Pero la exposición abandona después el mundo del arte para adentrarse en el de la historia puramente criminal. Ahí ya sólo se internan los verdaderos morbosos, los degustadores de monstruosidades con o sin excusas estéticas. Se muestran varios tipos criminales, se ilustra cómo a lo largo del siglo XIX varios especialistas llegaron a creer que habían encontrado las raíces del mal, a localizarlo en algunos rostros determinados, en dar por sentada la relación entre lo físico y lo moral y en que el criminal nacía y no se hacía y que, por lo tanto, era posible descubrirlo, catalogarlo (y encerrarlo) como el que descubre una especie animal dañina y la extermina. El italiano Cesare Lombroso publicó en 1876 un volumen famosísimo en la época titulado El hombre criminal. Y el doctor Chapellier de Sath logró catalogar seis tipos, en su opinión, diferenciables por su cara: el timador, el fanático, el ladrón, el depravado, el envenenador y el asesino. En la exposición se muestran cuatro máscaras donadas a Lombroso por un antropólogo pertenecientes a un homicida, a un violador, a un mentiroso y a un ladrón. Todos con el colorcillo anaranjado producto de la cera, de la muerte y de los años. No se rían: los rostros corresponden, más o menos, al modelo del "malo de película" del imaginario colectivo reproducido desde entonces en las novelas y en el cine, donde sobreviven, enmascaradas, las teorías de esos antropólogos voluntaristas y equivocados, como recuerda el estudioso Bernard Oudin en un reciente libro sobre el asunto titulado Le crime. Entre horreur et fascination.

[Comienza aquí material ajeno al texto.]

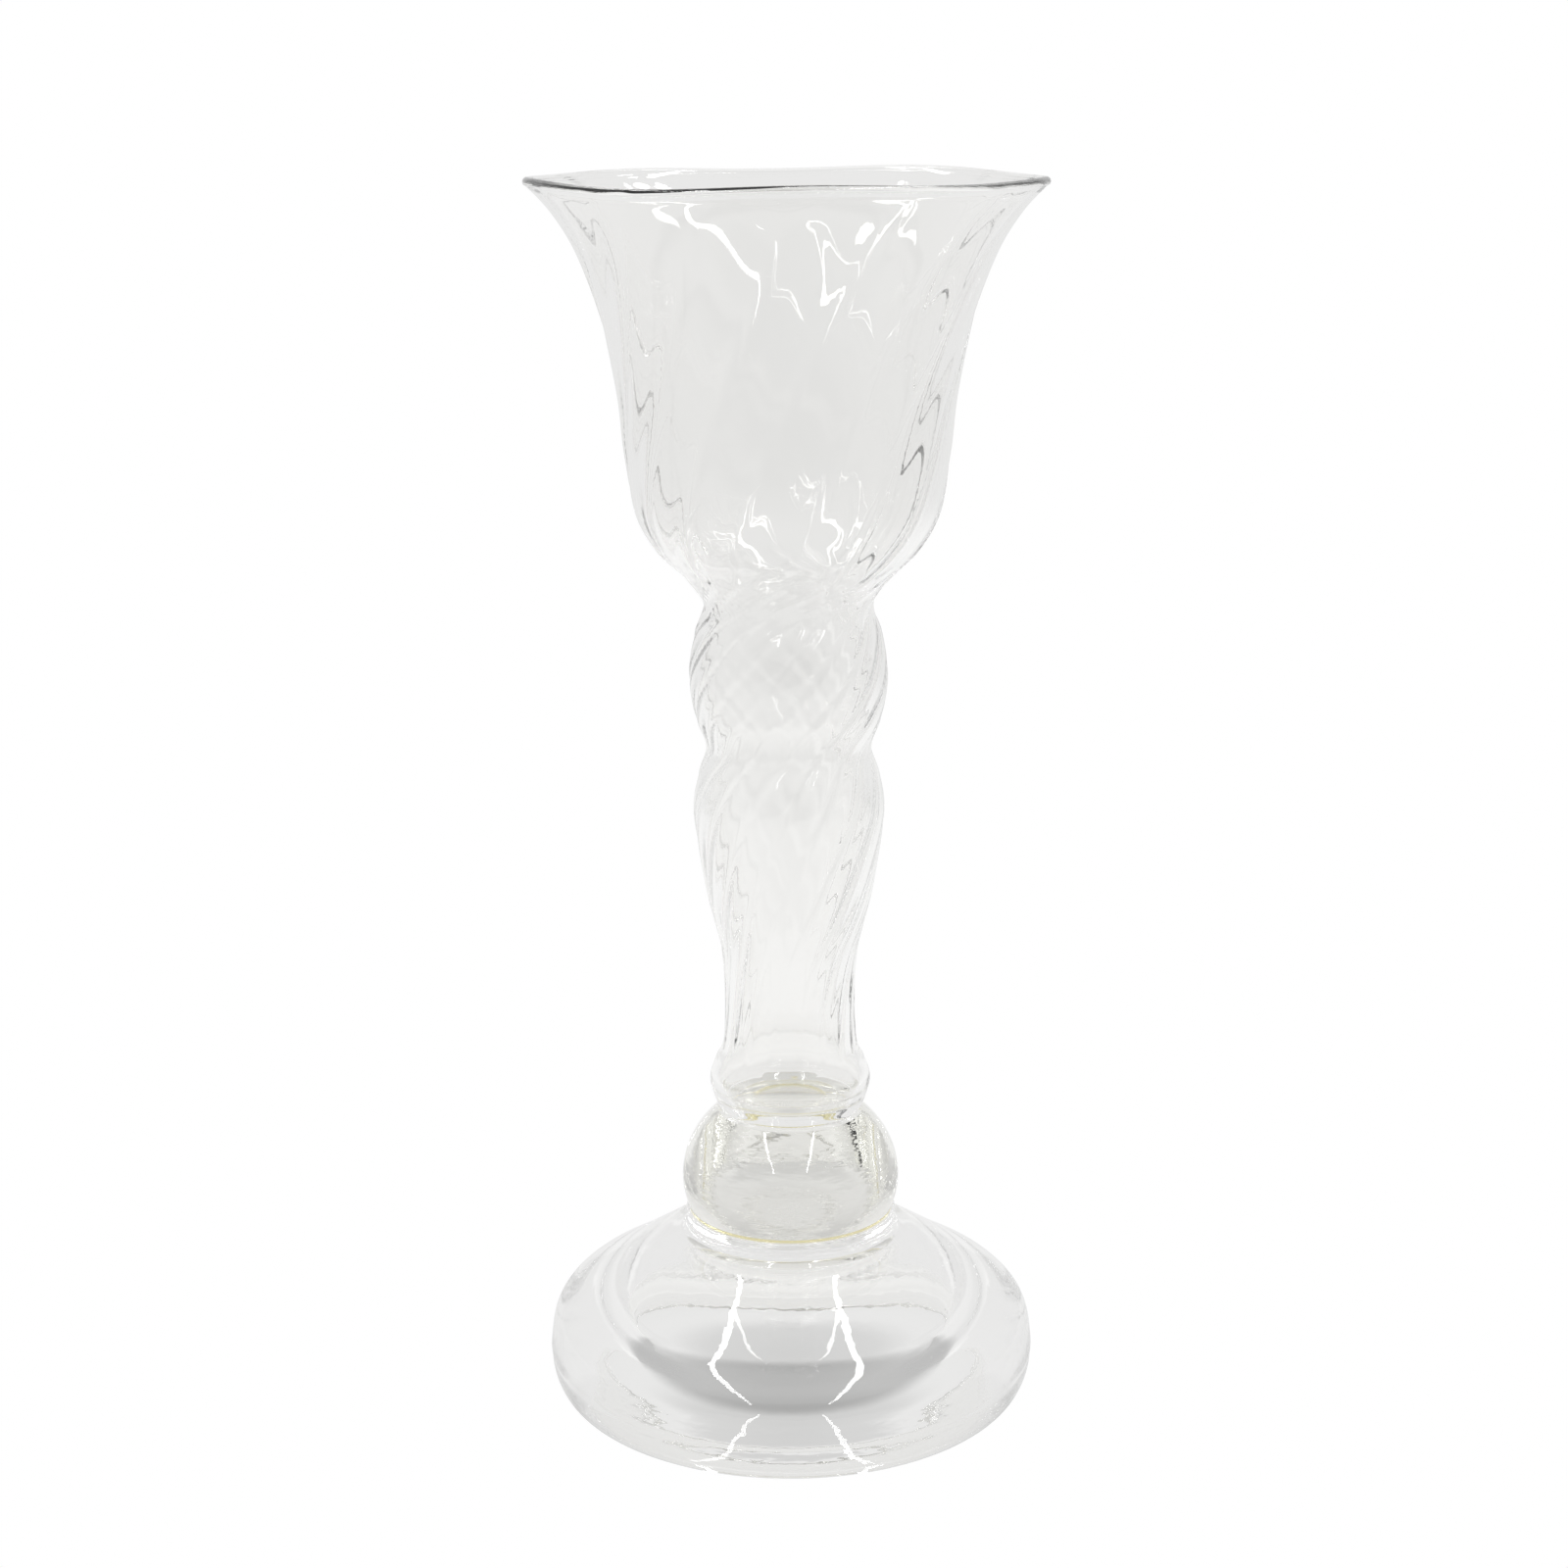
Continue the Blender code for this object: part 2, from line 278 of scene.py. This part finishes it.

Otra de las aportaciones del siglo XIX fue el nacimiento de la prensa, y con ella, el de la prensa especializada en sucesos. En París, el empresario Moïse Polydore Milaud, dando de lado los temas políticos y adoptando el algo cínico lema de "hay que tener el coraje de ser un poco tonto", lanzó en 1863 Le petit journal, y más tarde su suplemento semanal Le petit journal illustré. Con el famoso crimen de Pantin, en el que un asesino mató a una familia entera pobre de un barrio a las afueras de París, imprimió un millón de ejemplares. La exposición muestra algunas de estas portadas impactantes en las que un cura muere a balazos a manos de su criada, otro asesino quema el cadáver de un hombre en una chimenea o un carnicero degüella a su amante frente al mostrador...
Milaud descubrió pronto que hay crímenes que arrastran un atractivo especial, que se vuelven parte de la historia de un país, que regresan siempre, que los escritores o pintores acaban por recrear empujados por el mismo impulso. Como tantas cosas que se ven en esta exposición algo macabra, es algo que aún pervive: en 1984, el pequeño Grégory Villemin, de cuatro años, apareció atado y ahogado en el río Vologne. El caso y las sucesivas hipótesis policiales acapararon la atención de Francia entera. Incluso Marguerite Duras se inmiscuyó para asegurar que "veía" la culpabilidad de la madre, finalmente declarada inocente.
Hace unos meses, 25 años después de haber encontrado el cadáver, la policía aseguró que había encontrado huellas de ADN en una carta del supuesto asesino y reabrió de nuevo un caso que, como la fascinación ante el crimen, da la impresión de que no acabará jamás. -
Crimen y castigo. Museo de Orsay. París. Hasta el 27 de junio. www.musee-orsay.fr.